С другой стороны, русский народ и по молодости своей, и по этнически
свойственной ему легкости от самого начала проникся некоторыми сторонами
нравственного идеала, — точнее сказать, они внедрились в него, не
встречая того сопротивления, на которое наталкивались в народах
культурно окрепших и по характеру более жестких. Черты христианского
идеала действительно слились тут отчасти с природной организацией. Таким
образом, у русского народа был повод довериться своей
христианственности; но, привыкнув к такому доверию, он далее стал
доверять себе и во всем, одобряя известные свойства как свои. 

ПРИМЕЧАНИЯ: 

1. “Оmnis determinatio est negatio” (лат.) – “Всякое определение есть
отрицание”. (Спиноза, письмо Яриху Йеллесу от 02.06.1674) 

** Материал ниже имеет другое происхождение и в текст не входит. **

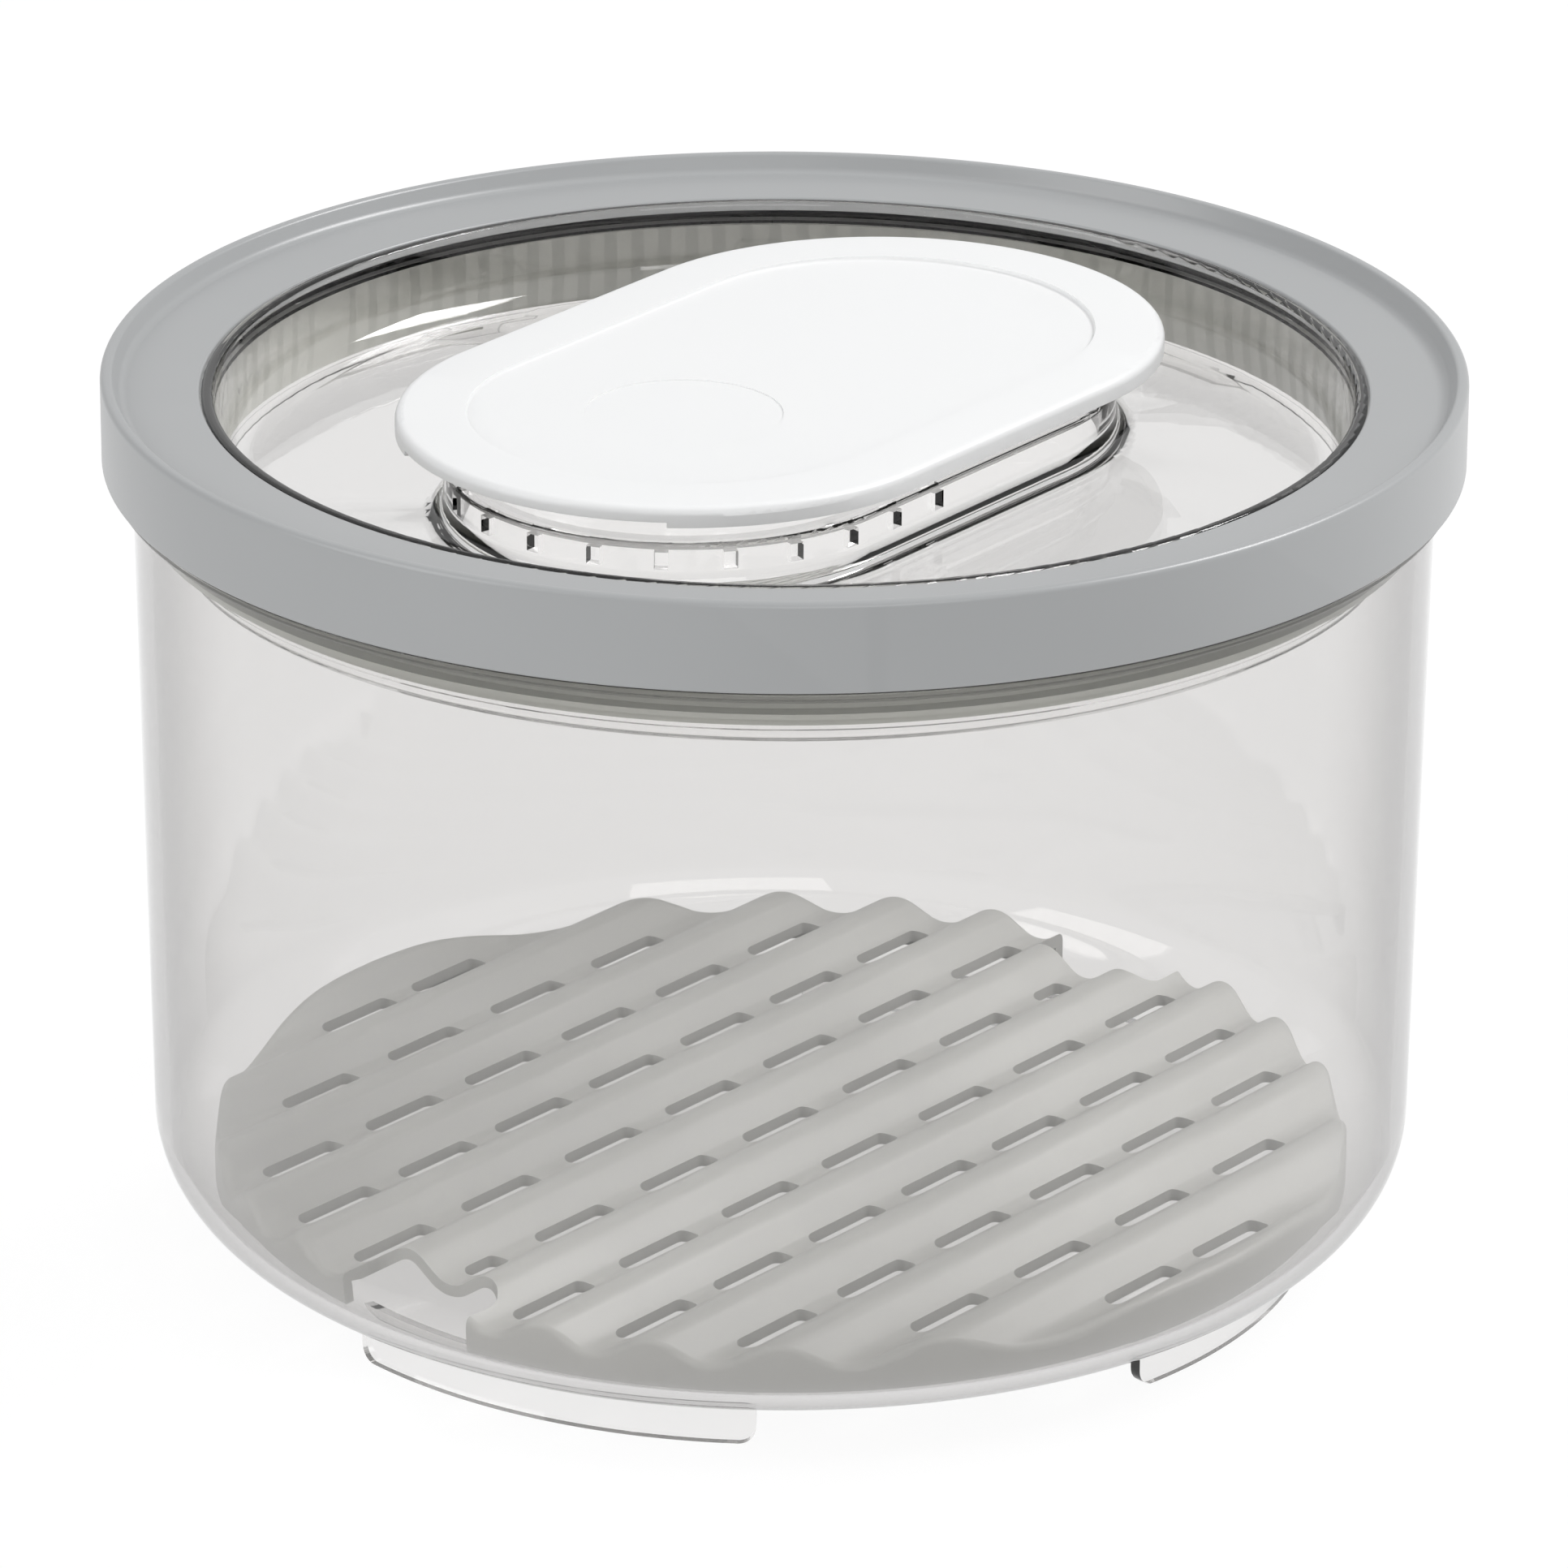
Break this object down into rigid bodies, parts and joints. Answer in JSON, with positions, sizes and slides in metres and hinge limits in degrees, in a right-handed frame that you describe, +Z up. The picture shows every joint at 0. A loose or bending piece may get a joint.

2.  “bellum omnium contra omnes, или, точнее, contra omnia” (лат.) –
“война всех против всех или против всего”. (Платон. Законы). Эту формулу
Томас Гоббс использовал для характеристики естественного состояния
человече-ского рода в своем трактате “Левиафан”, (1651), гл.13. 

Журнал “Символ”, июнь 1989, № 21, с. 91-98.